Excluding the US and Canada, non-OPEC output has drifted lower in recent years, despite massive capital expenditures and an extended period of elevated oil prices.
Spending cuts and reduced activity levels should accelerate the gradual decline rate in non-OPEC production outside the US, giving shale producers an opportunity to ramp up slowly once output reaches a sustainable level. Of course, Saudi Arabia and other OPEC members continue to invest and develop incremental production capacity.
Several other factors will constrain US demand for oil-field services and equipment.

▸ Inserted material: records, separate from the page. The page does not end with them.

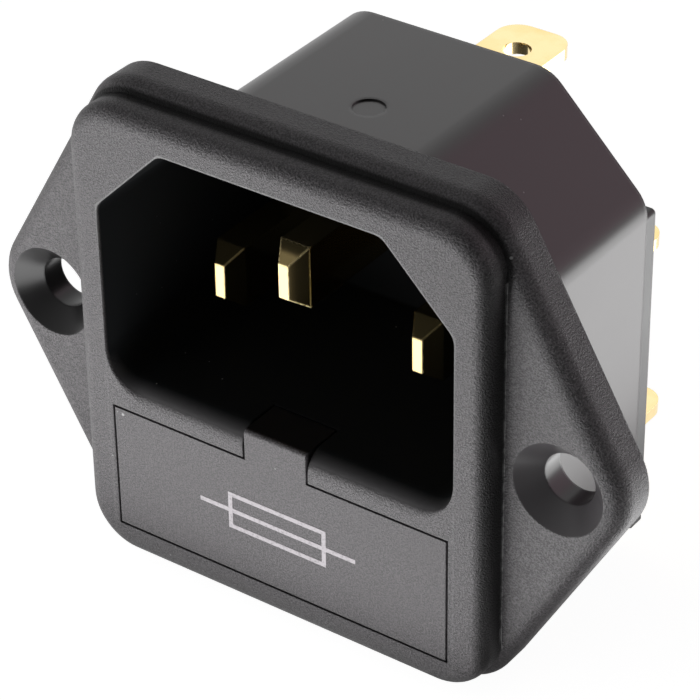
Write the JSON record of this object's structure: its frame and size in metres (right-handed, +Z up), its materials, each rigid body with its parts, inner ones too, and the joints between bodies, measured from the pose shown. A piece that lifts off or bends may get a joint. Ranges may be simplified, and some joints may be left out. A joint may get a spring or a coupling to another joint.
{
  "type": "fused panel inlet socket",
  "caption": "Flanged panel inlet with a cut-corner three-pin recess, a pull-out fuse drawer below it and flat rear tabs.",
  "frame": {"origin": "midway between the two screw holes, on the flange's rear face that seats on the panel", "axes": "+Z up with the earth pin above the other two, +X to the right for someone facing the socket, socket mouth towards -Y, rear tabs towards +Y"},
  "size_m": [0.0442, 0.0283, 0.0326],
  "materials": {
    "black_moulding": "fine moulded grain outside, smooth inside the recess",
    "drawer_moulding": "fine moulded grain",
    "gold_plated_brass": "bright gold plating",
    "spring_bronze": "satin",
    "nickel_cap": "satin nickel",
    "fuse_glass": "clear",
    "fuse_element": "thin tinned wire"
  },
  "bodies": {
    "inlet": {"inlet_housing": "black_moulding", "rear_cover": "black_moulding", "line_pin": "gold_plated_brass", "neutral_pin": "gold_plated_brass", "earth_pin": "gold_plated_brass", "earth_terminal": "gold_plated_brass", "neutral_terminal": "gold_plated_brass", "load_terminal": "gold_plated_brass", "line_link": "gold_plated_brass", "line_fuse_spring": "spring_bronze", "load_fuse_spring": "spring_bronze"},
    "drawer": {"fuse_drawer": "drawer_moulding", "working_fuse_glass": "fuse_glass", "working_fuse_left_cap": "nickel_cap", "working_fuse_right_cap": "nickel_cap", "working_fuse_wire": "fuse_element", "spare_fuse_glass": "fuse_glass", "spare_fuse_left_cap": "nickel_cap", "spare_fuse_right_cap": "nickel_cap", "spare_fuse_wire": "fuse_element"}
  },
  "joints": [
    {"name": "drawer_slide", "type": "slide", "parent": "inlet", "child": "drawer", "axis": [0, -1, 0], "range_m": [0, 0.016]}
  ]
}
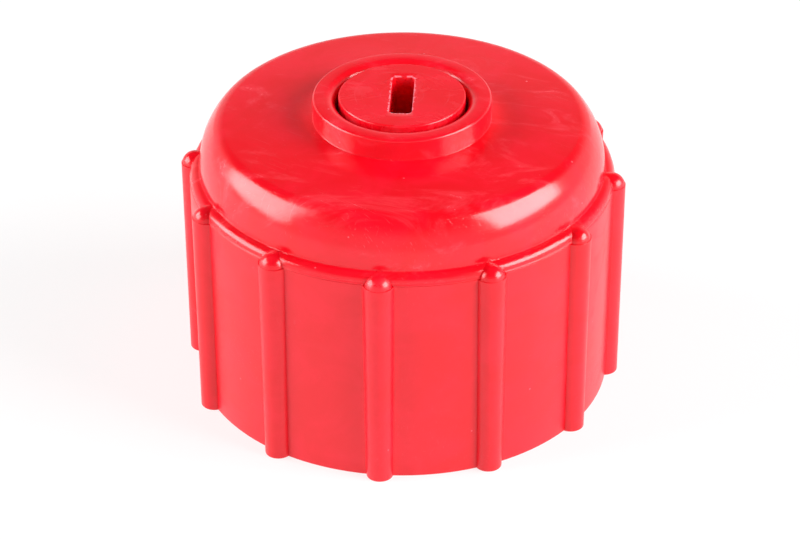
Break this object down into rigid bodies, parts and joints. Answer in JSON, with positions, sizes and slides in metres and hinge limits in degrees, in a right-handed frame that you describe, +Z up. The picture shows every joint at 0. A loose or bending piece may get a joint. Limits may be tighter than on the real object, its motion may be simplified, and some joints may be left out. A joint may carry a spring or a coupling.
{
  "type": "screw-on filler cap",
  "caption": "Ribbed screw-on filler cap of a water-filled barrier, with a domed crown and a slotted vent plug that unscrews from it.",
  "frame": {"origin": "centre of the open mouth's rim, on the plane that the cap stands on", "axes": "+Z up the cap's axis from the mouth to the vent plug; -Y through the middle of one grip rib; the plug's slot lies within a few degrees of Y"},
  "size_m": [0.1156, 0.1156, 0.0803],
  "materials": {
    "cap_plastic": "semi-gloss moulded polyethylene, red",
    "plug_plastic": "semi-gloss moulded polyethylene, red",
    "gasket_rubber": "matte EPDM sheet rubber, black",
    "seal_rubber": "matte EPDM rubber, black"
  },
  "bodies": {
    "cap": {"cap_shell": "cap_plastic", "neck_gasket": "gasket_rubber"},
    "seal": {"plug_seal": "seal_rubber"},
    "plug": {"centre_plug": "plug_plastic"}
  },
  "joints": [
    {"name": "plug_lift", "type": "slide", "parent": "cap", "child": "seal", "axis": [0, 0, 1], "range_m": [0, 0.0105]},
    {"name": "plug_turn", "type": "hinge", "parent": "seal", "child": "plug", "pos_m": [0, 0, 0.075], "axis": [0, 0, 1], "range_deg": [0, 1260]}
  ],
  "couplings": [
    {"joint": "plug_lift", "follows": "plug_turn", "m_per_rad": 0.00047746}
  ]
}
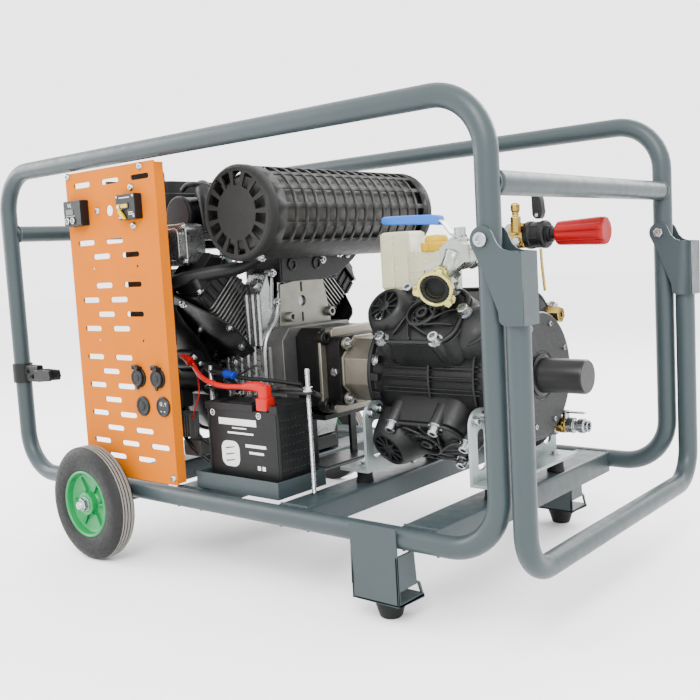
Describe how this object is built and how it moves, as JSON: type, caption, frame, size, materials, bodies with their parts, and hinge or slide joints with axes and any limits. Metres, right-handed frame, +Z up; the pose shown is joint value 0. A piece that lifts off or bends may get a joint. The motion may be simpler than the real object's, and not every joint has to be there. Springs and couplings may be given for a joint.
{
  "type": "pressure washer",
  "caption": "Engine-driven cold-water pressure washer in a wheeled tube frame, with a control panel, battery, diaphragm pump, regulator, inlet valve and fold-down handle.",
  "frame": {"origin": "on the ground under the middle of the whole machine", "axes": "+X along the frame from the wheels towards the pump and handle, +Y from the control panel side to the back, +Z up"},
  "size_m": [1.1864, 0.741, 0.7447],
  "materials": {
    "frame_paint": "smooth grey-blue powder coat",
    "orange_paint": "satin orange paint",
    "black_paint": "black enamel",
    "foot_rubber": "matt rubber",
    "tyre_rubber": "matt tyre rubber with worn tread",
    "green_plastic": "glossy moulded plastic",
    "zinc_steel": "zinc plated",
    "black_plastic": "moulded black plastic",
    "yellow_plastic": "moulded yellow plastic",
    "red_plastic": "glossy moulded plastic",
    "red_rubber": "red cable insulation",
    "cream_plastic": "translucent cream plastic",
    "cast_alloy": "as cast",
    "brass": "turned and nickel-washed",
    "blue_vinyl": "dipped vinyl sleeve"
  },
  "bodies": {
    "chassis": {"frame_loop_front": "frame_paint", "frame_loop_rear": "frame_paint", "cross_tube_left": "frame_paint", "cross_tube_right": "frame_paint", "rail_wheels": "frame_paint", "rail_engine": "frame_paint", "rail_gearbox": "frame_paint", "rail_pump": "frame_paint", "leg_front": "frame_paint", "leg_rear": "frame_paint", "rubber_foot_front": "foot_rubber", "rubber_foot_rear": "foot_rubber", "wheel_axle": "zinc_steel", "lance_clip": "black_plastic", "control_panel": "orange_paint", "hour_meter": "black_plastic", "circuit_breaker": "black_plastic", "socket_left": "black_plastic", "socket_right": "black_plastic", "battery_tray": "frame_paint", "battery": "black_plastic", "battery_holddown": "black_paint", "battery_cable": "red_rubber", "crankcase": "cast_alloy", "cylinder_front": "cast_alloy", "cylinder_rear": "cast_alloy", "blower_housing": "black_paint", "air_cleaner": "black_plastic", "muffler": "black_paint", "muffler_guard": "black_paint", "gearbox": "cast_alloy", "pump_body": "black_paint", "pump_head_upper": "black_paint", "pump_head_lower": "black_paint", "pump_end_cover": "black_paint", "pump_foot_left": "zinc_steel", "pump_foot_right": "zinc_steel", "oil_reservoir": "cream_plastic", "inlet_valve": "brass", "regulator_body": "brass", "outlet_valve": "brass"},
    "wheel_front": {"tyre_front": "tyre_rubber", "rim_front": "green_plastic"},
    "wheel_rear": {"tyre_rear": "tyre_rubber", "rim_rear": "green_plastic"},
    "handle": {"handle_tube": "frame_paint", "handle_bracket_front": "frame_paint", "handle_bracket_rear": "frame_paint"},
    "meter_key_left": {"meter_button_left": "zinc_steel"},
    "meter_key_right": {"meter_button_right": "zinc_steel"},
    "trip_key": {"trip_button": "yellow_plastic"},
    "reset_lever": {"breaker_lever": "yellow_plastic"},
    "cover_left": {"socket_cover_left": "black_plastic"},
    "cover_right": {"socket_cover_right": "black_plastic"},
    "inlet_handle": {"inlet_lever": "blue_vinyl"},
    "pressure_knob": {"regulator_knob": "red_plastic"},
    "bypass_lever": {"regulator_lever": "black_plastic"},
    "outlet_handle": {"outlet_lever": "zinc_steel"},
    "engine_shaft": {"crankshaft": "zinc_steel"},
    "drive_shaft": {"pump_shaft": "zinc_steel"}
  },
  "joints": [
    {"name": "wheel_front_spin", "type": "hinge", "parent": "chassis", "child": "wheel_front", "pos_m": [-0.29875, -0.337, 0.105], "axis": [0, 1, 0], "continuous": true},
    {"name": "wheel_rear_spin", "type": "hinge", "parent": "chassis", "child": "wheel_rear", "pos_m": [-0.29875, 0.337, 0.105], "axis": [0, 1, 0], "continuous": true},
    {"name": "handle_fold", "type": "hinge", "parent": "chassis", "child": "handle", "pos_m": [0.53775, 0, 0.54], "axis": [0, -1, 0], "range_deg": [0, 90]},
    {"name": "meter_button_left_press", "type": "slide", "parent": "chassis", "child": "meter_key_left", "axis": [0, 1, 0], "range_m": [0, 0.0013], "stiffness_N_per_m": 400},
    {"name": "meter_button_right_press", "type": "slide", "parent": "chassis", "child": "meter_key_right", "axis": [0, 1, 0], "range_m": [0, 0.0013], "stiffness_N_per_m": 400},
    {"name": "trip_button_press", "type": "slide", "parent": "chassis", "child": "trip_key", "axis": [0, 1, 0], "range_m": [0, 0.0013], "stiffness_N_per_m": 400},
    {"name": "breaker_lever_swing", "type": "hinge", "parent": "chassis", "child": "reset_lever", "pos_m": [-0.18075, -0.311, 0.635], "axis": [0, 1, 0], "range_deg": [0, 75]},
    {"name": "socket_cover_left_lift", "type": "hinge", "parent": "chassis", "child": "cover_left", "pos_m": [-0.17915, -0.3093, 0.358], "axis": [-1, 0, 0], "range_deg": [0, 110]},
    {"name": "socket_cover_right_lift", "type": "hinge", "parent": "chassis", "child": "cover_right", "pos_m": [-0.12675, -0.3093, 0.358], "axis": [-1, 0, 0], "range_deg": [0, 110]},
    {"name": "inlet_lever_turn", "type": "hinge", "parent": "chassis", "child": "inlet_handle", "pos_m": [0.36225, -0.085, 0.55], "axis": [0, 0, 1], "range_deg": [0, 90]},
    {"name": "regulator_knob_turn", "type": "hinge", "parent": "chassis", "child": "pressure_knob", "pos_m": [0.48225, 0.09, 0.547], "axis": [1, 0, 0], "range_deg": [-540, 540]},
    {"name": "regulator_lever_tilt", "type": "hinge", "parent": "chassis", "child": "bypass_lever", "pos_m": [0.40625, 0.09, 0.577], "axis": [0, -1, 0], "range_deg": [0, 60]},
    {"name": "outlet_lever_turn", "type": "hinge", "parent": "chassis", "child": "outlet_handle", "pos_m": [0.44625, 0.084, 0.252], "axis": [0, 0, 1], "range_deg": [0, 90]},
    {"name": "engine_spin", "type": "hinge", "parent": "chassis", "child": "engine_shaft", "pos_m": [-0.09275, 0, 0.325], "axis": [1, 0, 0], "continuous": true},
    {"name": "pump_spin", "type": "hinge", "parent": "chassis", "child": "drive_shaft", "pos_m": [0.30225, 0, 0.325], "axis": [1, 0, 0], "continuous": true}
  ],
  "couplings": [
    {"joint": "pump_spin", "follows": "engine_spin", "ratio": -0.41}
  ]
}
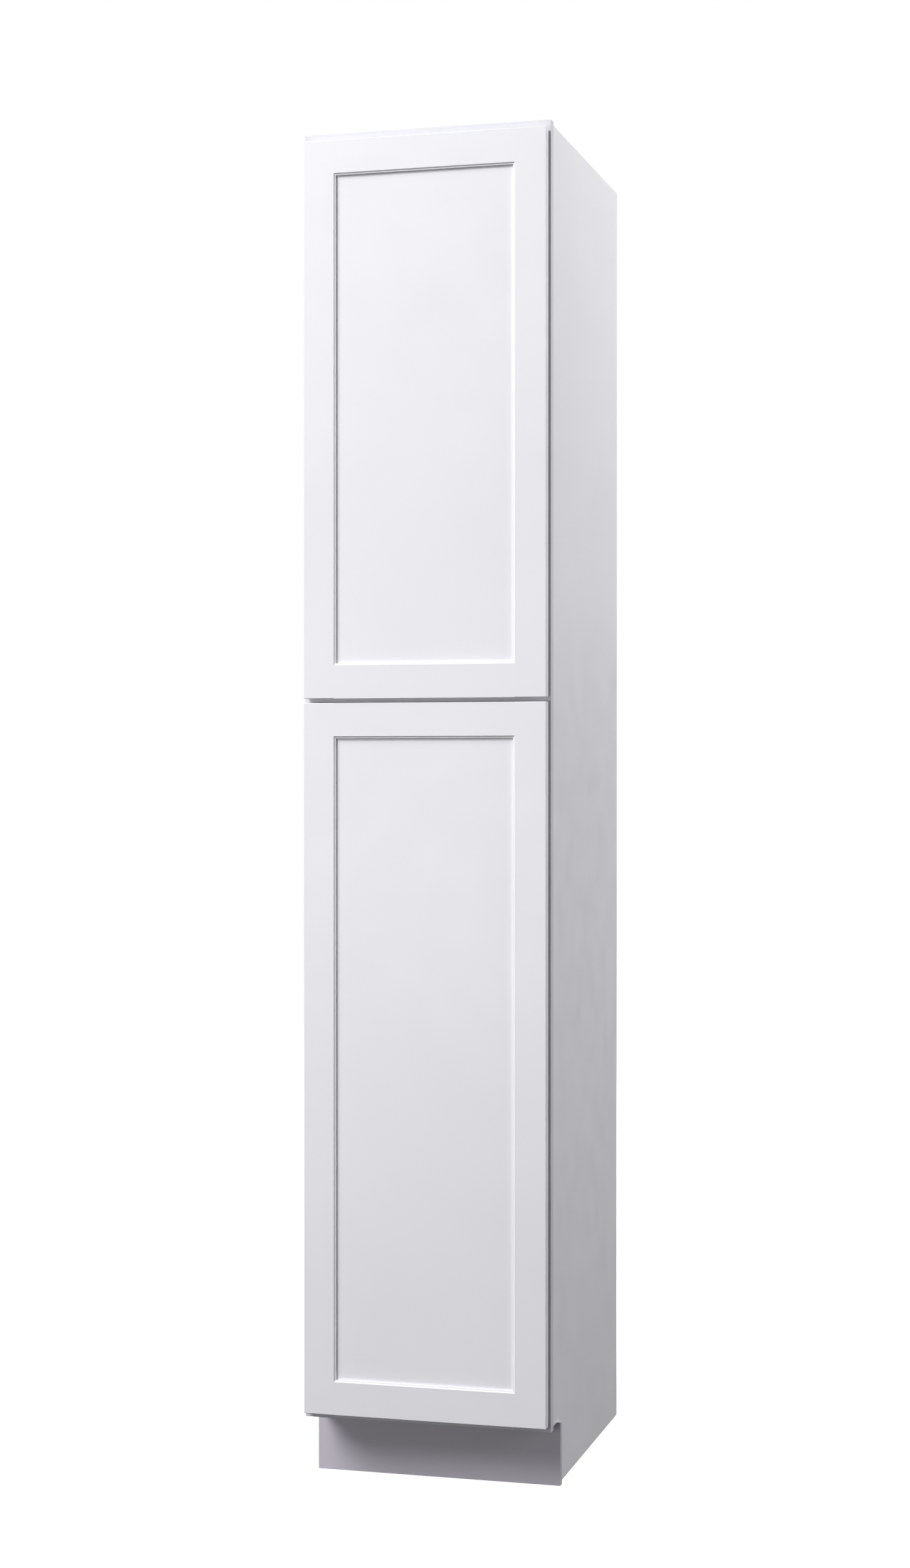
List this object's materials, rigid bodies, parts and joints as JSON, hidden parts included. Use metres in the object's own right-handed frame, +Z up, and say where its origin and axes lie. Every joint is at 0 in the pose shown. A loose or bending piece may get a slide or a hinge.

Exploration and production companies have honed their drilling and completion techniques and processes considerably over the past few years, yielding major efficiency gains and cost reductions. Meanwhile, the remaining drilling and completion crews working in the field have the most experience and use the most advanced rigs available.
Not only can producers drill more wells with fewer rigs than they could a few years ago, but enhanced completion techniques—longer laterals, reduced spacing between fracturing sites and larger applications of silica sand—have also improved recovery rates significantly.
The US oil and gas industry has demonstrated a remarkable ability to do more with less, a trend that shows every sign of continuing. Of course, doing more with less in an environment where oil prices remain lower for longer will also reduce demand for some services and equipment.
Financial constraints also present a challenge. Many US exploration and production companies will focus on balance sheet repair after taking on significant debt to outspend cash flow during the salad years when oil prices averaged about $100 per barrel. (See The Upstream Cash Flow Crunch.)
Bottom Line: Activity levels and pricing for oil-field services and equipment will likely remain under pressure in the US onshore market this year, with early 2017 bringing a bit of a recovery on both scores. But a return to the levels witnessed during the boom years appears unlikely, especially if Saudi Arabia opts to tap some of its spare capacity to take market share and keep oil prices in check.